Genetic difference. Just like people who can raise one eyebrow. Not all of us have the same muscle control. Likely a leftover from days where we could point our ears towards a sound like small-eared dogs can.
Tongue rolling is the ability to roll the lateral edges of the tongue upwards into a tube. The tongue's intrinsic muscles allow some people to form their tongues into specific shapes. Rolling the tongue into a tube shape is often described as a dominant trait with simple Mendelian inheritance, and it is commonly referenced in introductory and genetic biology courses, although there is some disagreement.[1]
Everyone can do it if they want. I learned how to do it in my teens. It took about a week of obsessively trying until I finally honed it. I even can move the scalp back and forwards due to that same 'training'.
The muscles that flex for me are the ones in the back of my head. If you place your hand on the back of your head directly between your ears (so just about where your skull begins to curve in and your neck muscles begin) it's the ones just on either side of the center line that do the flexing and pull my ears back. Try imagining scrunching up the back of your head.
I don't even know how to describe it... It's like how would you describe how you can wiggle your butt? I just flex the muscles on the side of my head and it makes my ears twitch 🤷🏻♂️
Yes. But not the "main" jaw muscle that gives up/down biting force. It's the ones that let you move your jaw side-to-side and forward/back. Especially the forward/back ones.

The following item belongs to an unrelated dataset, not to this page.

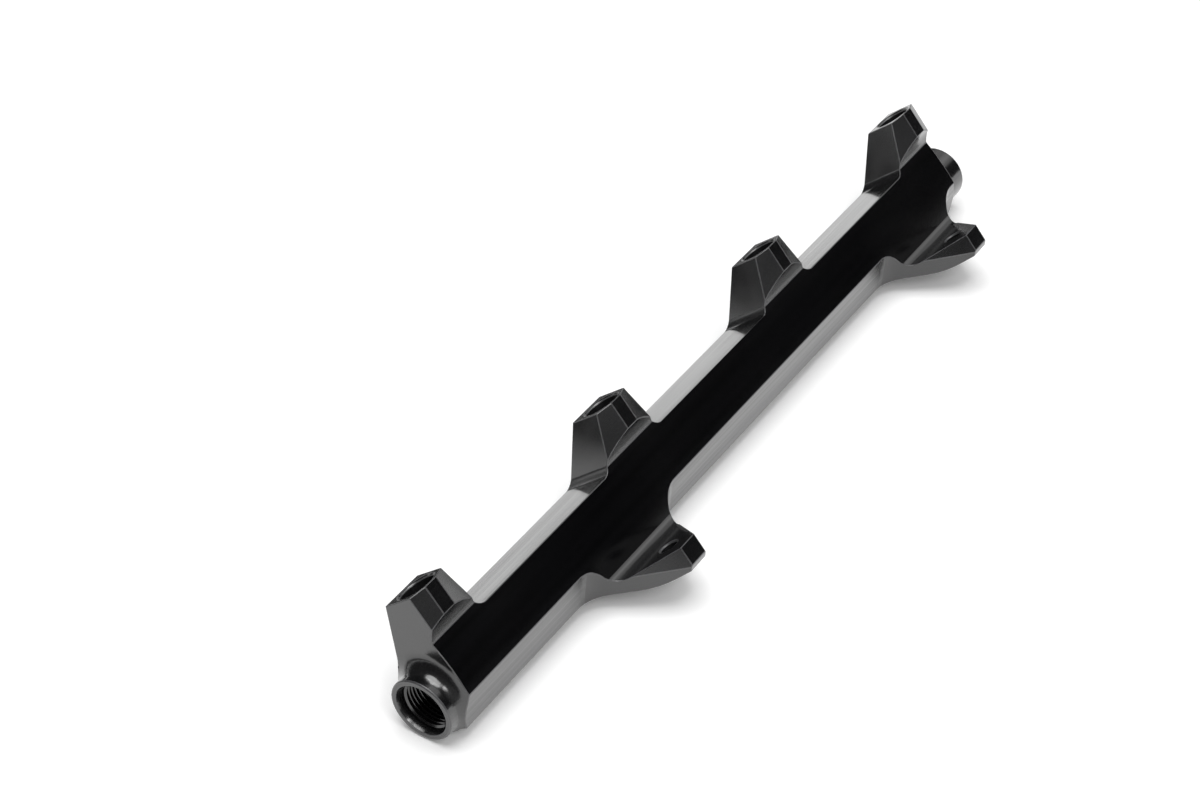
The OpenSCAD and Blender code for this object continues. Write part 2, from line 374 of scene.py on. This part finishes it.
@dataclass
class RailSkin:
    """The visible skin of the rail, a copy of the solid with broken edges.

    Attributes:
        edge_break: width of the broken edges, in metres.
        sharp_angle: edges sharper than this are broken, in degrees.
        flat_angle: faces that differ by less than this are joined, in degrees.
        weld: distance under which loose corners are joined, in metres.
        crown_i: where the crown's arc has its middle along i, in metres.
        crown_t: where the crown's arc has its middle along t, in metres.
        top_t: height of the crowned top above the fuel bore's axis, in metres.
        top_low: how far below top_t the crown may still lie, in metres.
        top_high: how far above top_t the crown may still lie, in metres.
        top_facing: least share of the outward direction in a face of the crown.
        shoulder_i: where the crown ends and the bosses begin along i, in metres.
        port_reach: radius from the fuel bore's axis that counts as inside, in metres.
        port_facing: greatest lengthwise share of direction in a bored wall.
        end_facing: least lengthwise share of direction in a face cut across the bar.
        piece: the skin's object, once it is built.
    """

    edge_break: float = 0.3 * MM
    sharp_angle: float = 20.0
    flat_angle: float = 0.2
    weld: float = 0.02 * MM
    crown_i: float = 4.18 * MM
    crown_t: float = -73.3 * MM
    top_t: float = 15.6 * MM
    top_low: float = 0.3 * MM
    top_high: float = 1.6 * MM
    top_facing: float = 0.95
    shoulder_i: float = 18.1 * MM
    port_reach: float = 9.6 * MM
    port_facing: float = 0.9
    end_facing: float = 0.3
    piece: bpy.types.Object | None = field(default=None)

    def build(self, materials: dict[Surface, bpy.types.Material]) -> None:
        """Copies the solid's mesh, welds it, joins flat faces and breaks the edges.

        Args:
            materials: the finish for each kind of surface.
        """
        source = bpy.data.objects[RAIL_NODE]
        self.piece = source.copy()
        self.piece.data = source.data.copy()
        self.piece.name = "rail_skin"
        bpy.context.collection.objects.link(self.piece)
        self.piece.data.materials.clear()
        for kind in Surface:
            self.piece.data.materials.append(materials[kind])
        in_edit_mode(self.piece, self._join_faces)
        # The bevel's faces take the EDGE slot, whose lighter colour is a painted highlight along
        # the edges.
        apply_modifier(self.piece, "BEVEL", width=self.edge_break, segments=2,
                       limit_method="ANGLE", angle_limit=math.radians(self.sharp_angle),
                       use_clamp_overlap=False, harden_normals=False, miter_outer="MITER_ARC",
                       material=Surface.EDGE.value)
        make_active(self.piece)
        bpy.ops.object.shade_smooth_by_angle(angle=math.radians(self.sharp_angle))
        apply_modifier(self.piece, "WEIGHTED_NORMAL", keep_sharp=True, weight=50,
                       mode="FACE_AREA")
        LOG.info("rail_skin: %d faces", len(self.piece.data.polygons))

    def _join_faces(self) -> None:
        """Welds the loose triangles and joins those that lie in one plane."""
        bpy.ops.mesh.remove_doubles(threshold=self.weld)
        bpy.ops.mesh.dissolve_limited(angle_limit=math.radians(self.flat_angle),
                                      use_dissolve_boundaries=False)

    def _surface_at(self, face: bpy.types.MeshPolygon) -> Surface:
        """Tells what kind of surface a face belongs to.

        Args:
            face: one face of the skin.

        Returns:
            The kind of surface.
        """
        place = RAIL.to_rail(face.center)
        outwards = face.normal.dot(RAIL.direction(0.0, 1.0))
        lengthwise = abs(face.normal.x)
        if (self.top_t - self.top_low < place.z < self.top_t + self.top_high
                and outwards > self.top_facing and place.y < self.shoulder_i):
            return Surface.DRAWN
        if math.hypot(place.y, place.z) < self.port_reach and lengthwise < self.port_facing:
            return Surface.BORED
        return Surface.FACED if lengthwise > self.end_facing else Surface.MILLED

    def _round_the_crown(self) -> None:
        """Gives the crowned top face the exact normals of its arc, so that it shades evenly."""
        mesh = self.piece.data
        normals = [tuple(corner.vector) for corner in mesh.corner_normals]
        for face in mesh.polygons:
            if face.material_index != Surface.DRAWN.value:
                continue
            for loop in face.loop_indices:
                place = RAIL.to_rail(mesh.vertices[mesh.loops[loop].vertex_index].co)
                outwards = RAIL.direction(place.y - self.crown_i, place.z - self.crown_t)
                normals[loop] = tuple(outwards.normalized())
        mesh.normals_split_custom_set(normals)

    def dress(self) -> None:
        """Gives every face its finish and takes the solid's place in the render."""
        for face in self.piece.data.polygons:
            if face.material_index != Surface.EDGE.value:
                face.material_index = self._surface_at(face).value
        self._round_the_crown()
        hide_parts(RAIL_NODE)
        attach(self.piece, ROOT_BODY)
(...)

When I was a kid I just tried flexing any muscle in my face, and if some made my ears move (even a little, or connected to other things), I'd keep trying to do that but also trying to isolate it to just my ears. After enough of that I was able to move them and switched to trying to control one at a time. Now I can do both independently pretty easily
Not only it's fun, it helps me hear better because I'm literally perking up my ears. That's what it really is and maybe if you think along these lines you muscles will respond.

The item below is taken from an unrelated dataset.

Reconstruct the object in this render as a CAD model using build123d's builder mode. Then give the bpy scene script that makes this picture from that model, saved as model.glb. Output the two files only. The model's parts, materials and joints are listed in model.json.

Not everyone can do it, because the necessary muscles (auricular muscles) are considered vestigial at this point, meaning not everyone has them or doesn't have large enough ones to wiggle their ears. In other words, evolution is slowly deleting them from our bodies as a species, with some of us being "further along" than others.
I listened to a science podcast recently that said anyone can learn to do it in a few hours. The trick is looking in the mirror and trying various things until you get it, then practising that thing.
I think practicing unhinging/wiggling my jaw at a young age helped. I blame the Cheerios commercial XD. Also wiggling my eyebrows feels like it benefitted, picked that one up from my grandpa.